### Exercise
What is wanted is an exact restatement of the lines from the one with "seat = front + rocker_seat" through the one with "nodes[node].hide_render = nodes[node].hide_viewport", both included, and of no other lines.

### Modeling code records

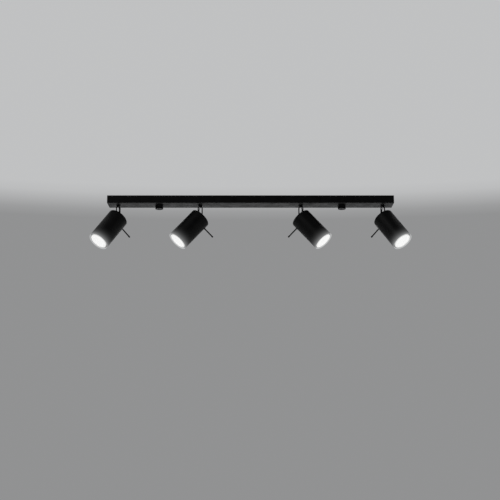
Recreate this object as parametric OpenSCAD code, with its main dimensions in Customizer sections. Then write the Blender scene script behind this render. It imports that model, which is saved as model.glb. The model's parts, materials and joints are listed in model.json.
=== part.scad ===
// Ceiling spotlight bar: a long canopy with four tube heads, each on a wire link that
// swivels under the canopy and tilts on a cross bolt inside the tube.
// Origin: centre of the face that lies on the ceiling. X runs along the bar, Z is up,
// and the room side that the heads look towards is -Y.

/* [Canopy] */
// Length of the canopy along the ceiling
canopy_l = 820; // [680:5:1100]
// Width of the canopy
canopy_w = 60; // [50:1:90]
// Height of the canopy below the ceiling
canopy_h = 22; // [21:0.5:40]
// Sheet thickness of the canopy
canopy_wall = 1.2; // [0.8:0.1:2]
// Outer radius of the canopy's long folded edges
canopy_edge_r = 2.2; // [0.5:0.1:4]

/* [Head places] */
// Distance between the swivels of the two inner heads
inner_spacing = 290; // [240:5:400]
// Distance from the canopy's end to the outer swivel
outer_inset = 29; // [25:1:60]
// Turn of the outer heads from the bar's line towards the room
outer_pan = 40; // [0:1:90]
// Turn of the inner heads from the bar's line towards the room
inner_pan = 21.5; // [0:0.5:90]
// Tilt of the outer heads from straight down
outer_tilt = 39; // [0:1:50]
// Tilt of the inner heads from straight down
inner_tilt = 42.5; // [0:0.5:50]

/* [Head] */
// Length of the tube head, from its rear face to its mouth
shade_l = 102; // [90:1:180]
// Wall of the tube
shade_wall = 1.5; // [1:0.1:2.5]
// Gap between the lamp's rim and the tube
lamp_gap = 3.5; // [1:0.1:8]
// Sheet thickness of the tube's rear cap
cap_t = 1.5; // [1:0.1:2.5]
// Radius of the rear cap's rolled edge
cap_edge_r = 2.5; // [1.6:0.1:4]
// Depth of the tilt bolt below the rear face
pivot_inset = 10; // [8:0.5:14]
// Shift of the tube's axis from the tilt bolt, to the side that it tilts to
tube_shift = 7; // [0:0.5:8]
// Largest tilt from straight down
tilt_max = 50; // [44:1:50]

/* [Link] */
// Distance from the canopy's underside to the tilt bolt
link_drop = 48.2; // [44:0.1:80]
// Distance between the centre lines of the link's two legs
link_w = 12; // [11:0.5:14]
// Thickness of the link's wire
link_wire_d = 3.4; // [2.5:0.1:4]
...
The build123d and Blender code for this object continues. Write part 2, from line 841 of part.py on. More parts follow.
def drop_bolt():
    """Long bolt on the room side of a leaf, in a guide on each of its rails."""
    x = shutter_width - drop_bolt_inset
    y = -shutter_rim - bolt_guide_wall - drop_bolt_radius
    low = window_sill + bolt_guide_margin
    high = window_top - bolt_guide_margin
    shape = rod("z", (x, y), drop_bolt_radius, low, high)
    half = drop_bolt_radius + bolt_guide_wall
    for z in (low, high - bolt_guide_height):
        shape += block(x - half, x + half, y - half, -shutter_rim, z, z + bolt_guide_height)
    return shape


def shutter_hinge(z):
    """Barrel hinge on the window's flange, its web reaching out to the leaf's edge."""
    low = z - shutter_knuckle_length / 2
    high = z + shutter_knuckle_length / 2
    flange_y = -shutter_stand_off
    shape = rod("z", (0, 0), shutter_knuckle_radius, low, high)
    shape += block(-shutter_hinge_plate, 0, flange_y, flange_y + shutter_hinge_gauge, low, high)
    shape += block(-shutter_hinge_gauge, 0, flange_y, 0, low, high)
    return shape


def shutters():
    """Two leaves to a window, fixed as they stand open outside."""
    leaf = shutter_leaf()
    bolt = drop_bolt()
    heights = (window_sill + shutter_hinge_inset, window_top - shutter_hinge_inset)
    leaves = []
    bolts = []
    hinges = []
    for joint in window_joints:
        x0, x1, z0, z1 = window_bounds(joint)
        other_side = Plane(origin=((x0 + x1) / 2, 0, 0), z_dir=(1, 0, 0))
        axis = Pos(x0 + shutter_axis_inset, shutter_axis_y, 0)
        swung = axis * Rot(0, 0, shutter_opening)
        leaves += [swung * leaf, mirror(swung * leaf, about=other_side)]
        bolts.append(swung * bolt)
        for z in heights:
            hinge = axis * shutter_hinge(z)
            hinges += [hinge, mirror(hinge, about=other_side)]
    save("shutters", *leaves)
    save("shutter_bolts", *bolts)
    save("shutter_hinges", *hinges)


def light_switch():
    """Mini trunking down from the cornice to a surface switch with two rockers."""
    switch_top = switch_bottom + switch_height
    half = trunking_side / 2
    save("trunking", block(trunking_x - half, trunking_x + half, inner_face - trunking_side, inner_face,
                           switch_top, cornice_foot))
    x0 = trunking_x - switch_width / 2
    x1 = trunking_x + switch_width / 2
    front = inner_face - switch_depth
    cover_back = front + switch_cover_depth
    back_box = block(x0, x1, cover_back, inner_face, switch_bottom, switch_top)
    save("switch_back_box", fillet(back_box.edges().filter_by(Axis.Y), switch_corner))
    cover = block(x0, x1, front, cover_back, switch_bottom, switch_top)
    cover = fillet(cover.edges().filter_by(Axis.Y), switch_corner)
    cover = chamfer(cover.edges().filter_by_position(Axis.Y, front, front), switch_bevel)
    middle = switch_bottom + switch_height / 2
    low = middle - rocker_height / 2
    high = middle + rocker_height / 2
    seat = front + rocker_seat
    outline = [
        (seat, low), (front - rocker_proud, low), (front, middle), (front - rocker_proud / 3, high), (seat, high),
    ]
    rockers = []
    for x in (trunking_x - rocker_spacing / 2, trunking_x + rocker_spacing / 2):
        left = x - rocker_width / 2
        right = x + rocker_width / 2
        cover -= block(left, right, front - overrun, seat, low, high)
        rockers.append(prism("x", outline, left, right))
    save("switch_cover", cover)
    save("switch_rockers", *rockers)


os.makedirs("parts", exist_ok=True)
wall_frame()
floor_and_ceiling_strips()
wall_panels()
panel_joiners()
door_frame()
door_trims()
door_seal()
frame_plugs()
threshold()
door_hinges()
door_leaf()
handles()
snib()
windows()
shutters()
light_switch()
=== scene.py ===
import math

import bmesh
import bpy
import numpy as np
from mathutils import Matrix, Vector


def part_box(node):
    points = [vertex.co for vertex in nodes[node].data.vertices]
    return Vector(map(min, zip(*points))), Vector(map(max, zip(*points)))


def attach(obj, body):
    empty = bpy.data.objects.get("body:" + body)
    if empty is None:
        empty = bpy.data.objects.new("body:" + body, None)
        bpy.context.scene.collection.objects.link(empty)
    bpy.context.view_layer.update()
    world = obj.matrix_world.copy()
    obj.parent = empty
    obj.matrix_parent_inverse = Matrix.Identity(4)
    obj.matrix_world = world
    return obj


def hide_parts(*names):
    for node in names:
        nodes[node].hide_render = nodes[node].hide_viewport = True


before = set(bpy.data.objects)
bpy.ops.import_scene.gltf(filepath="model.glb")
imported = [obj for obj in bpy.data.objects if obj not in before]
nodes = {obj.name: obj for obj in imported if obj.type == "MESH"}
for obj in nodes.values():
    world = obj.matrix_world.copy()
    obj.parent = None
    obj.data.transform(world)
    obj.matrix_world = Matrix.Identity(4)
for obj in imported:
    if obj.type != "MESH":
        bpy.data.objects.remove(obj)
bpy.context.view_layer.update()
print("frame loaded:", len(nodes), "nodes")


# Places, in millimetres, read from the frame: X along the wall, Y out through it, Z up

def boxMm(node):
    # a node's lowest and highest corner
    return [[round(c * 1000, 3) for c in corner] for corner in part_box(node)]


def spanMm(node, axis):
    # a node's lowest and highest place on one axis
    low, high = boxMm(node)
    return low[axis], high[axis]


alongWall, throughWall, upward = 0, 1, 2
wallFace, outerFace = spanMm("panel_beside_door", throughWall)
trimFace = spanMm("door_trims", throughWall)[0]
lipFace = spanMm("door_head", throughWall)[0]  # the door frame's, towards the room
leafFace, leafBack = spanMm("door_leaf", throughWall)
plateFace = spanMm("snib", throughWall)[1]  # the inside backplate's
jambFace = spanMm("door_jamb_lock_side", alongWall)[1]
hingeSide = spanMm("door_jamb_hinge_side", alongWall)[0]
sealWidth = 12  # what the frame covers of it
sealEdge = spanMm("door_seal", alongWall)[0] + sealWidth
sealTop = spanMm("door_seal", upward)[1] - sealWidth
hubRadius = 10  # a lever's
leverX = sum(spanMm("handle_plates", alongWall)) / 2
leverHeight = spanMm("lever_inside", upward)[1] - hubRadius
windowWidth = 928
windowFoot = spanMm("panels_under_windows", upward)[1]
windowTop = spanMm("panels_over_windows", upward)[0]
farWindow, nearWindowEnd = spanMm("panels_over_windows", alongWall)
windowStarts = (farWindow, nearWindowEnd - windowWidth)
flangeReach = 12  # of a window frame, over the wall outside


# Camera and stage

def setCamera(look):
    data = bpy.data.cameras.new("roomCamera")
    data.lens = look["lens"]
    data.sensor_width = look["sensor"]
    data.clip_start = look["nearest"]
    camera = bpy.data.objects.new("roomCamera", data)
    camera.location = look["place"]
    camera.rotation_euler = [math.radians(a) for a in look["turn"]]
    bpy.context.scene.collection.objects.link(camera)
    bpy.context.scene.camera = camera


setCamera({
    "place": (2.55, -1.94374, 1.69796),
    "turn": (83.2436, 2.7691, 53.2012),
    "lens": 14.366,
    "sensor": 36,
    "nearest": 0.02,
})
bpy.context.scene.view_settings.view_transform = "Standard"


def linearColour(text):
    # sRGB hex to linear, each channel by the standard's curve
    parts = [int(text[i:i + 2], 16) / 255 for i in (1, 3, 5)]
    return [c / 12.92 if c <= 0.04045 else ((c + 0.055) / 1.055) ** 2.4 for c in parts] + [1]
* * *
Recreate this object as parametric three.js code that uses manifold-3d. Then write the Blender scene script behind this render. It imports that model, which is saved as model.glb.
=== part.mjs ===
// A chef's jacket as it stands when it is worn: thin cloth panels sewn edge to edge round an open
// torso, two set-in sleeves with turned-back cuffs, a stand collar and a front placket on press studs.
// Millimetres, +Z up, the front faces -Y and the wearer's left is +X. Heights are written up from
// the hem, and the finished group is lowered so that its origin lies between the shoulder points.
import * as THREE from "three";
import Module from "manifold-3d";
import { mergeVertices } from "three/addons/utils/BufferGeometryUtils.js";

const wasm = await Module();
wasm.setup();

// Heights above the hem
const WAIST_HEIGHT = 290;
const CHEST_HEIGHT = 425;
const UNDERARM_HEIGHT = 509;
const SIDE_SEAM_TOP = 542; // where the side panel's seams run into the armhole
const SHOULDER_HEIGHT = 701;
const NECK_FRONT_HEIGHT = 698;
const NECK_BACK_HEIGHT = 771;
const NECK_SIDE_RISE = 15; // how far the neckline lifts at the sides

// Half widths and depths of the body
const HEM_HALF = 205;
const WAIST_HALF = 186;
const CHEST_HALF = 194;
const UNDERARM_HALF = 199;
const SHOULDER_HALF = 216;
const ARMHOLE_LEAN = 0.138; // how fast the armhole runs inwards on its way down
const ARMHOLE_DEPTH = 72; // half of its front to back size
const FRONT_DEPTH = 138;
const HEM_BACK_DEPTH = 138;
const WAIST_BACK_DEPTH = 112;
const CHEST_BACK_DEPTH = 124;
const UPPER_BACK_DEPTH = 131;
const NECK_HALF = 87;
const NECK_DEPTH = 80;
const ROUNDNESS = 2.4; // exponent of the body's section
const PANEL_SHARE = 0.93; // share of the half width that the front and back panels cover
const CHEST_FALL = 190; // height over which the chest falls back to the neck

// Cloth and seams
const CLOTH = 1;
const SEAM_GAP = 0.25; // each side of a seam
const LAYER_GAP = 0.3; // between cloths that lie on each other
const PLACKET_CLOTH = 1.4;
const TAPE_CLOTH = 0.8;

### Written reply
    seat = front + rocker_seat
    outline = [
        (seat, low), (front - rocker_proud, low), (front, middle), (front - rocker_proud / 3, high), (seat, high),
    ]
    rockers = []
    for x in (trunking_x - rocker_spacing / 2, trunking_x + rocker_spacing / 2):
        left = x - rocker_width / 2
        right = x + rocker_width / 2
        cover -= block(left, right, front - overrun, seat, low, high)
        rockers.append(prism("x", outline, left, right))
    save("switch_cover", cover)
    save("switch_rockers", *rockers)


os.makedirs("parts", exist_ok=True)
wall_frame()
floor_and_ceiling_strips()
wall_panels()
panel_joiners()
door_frame()
door_trims()
door_seal()
frame_plugs()
threshold()
door_hinges()
door_leaf()
handles()
snib()
windows()
shutters()
light_switch()
=== scene.py ===
import math

import bmesh
import bpy
import numpy as np
from mathutils import Matrix, Vector


def part_box(node):
    points = [vertex.co for vertex in nodes[node].data.vertices]
    return Vector(map(min, zip(*points))), Vector(map(max, zip(*points)))


def attach(obj, body):
    empty = bpy.data.objects.get("body:" + body)
    if empty is None:
        empty = bpy.data.objects.new("body:" + body, None)
        bpy.context.scene.collection.objects.link(empty)
    bpy.context.view_layer.update()
    world = obj.matrix_world.copy()
    obj.parent = empty
    obj.matrix_parent_inverse = Matrix.Identity(4)
    obj.matrix_world = world
    return obj


def hide_parts(*names):
    for node in names:
        nodes[node].hide_render = nodes[node].hide_viewport = True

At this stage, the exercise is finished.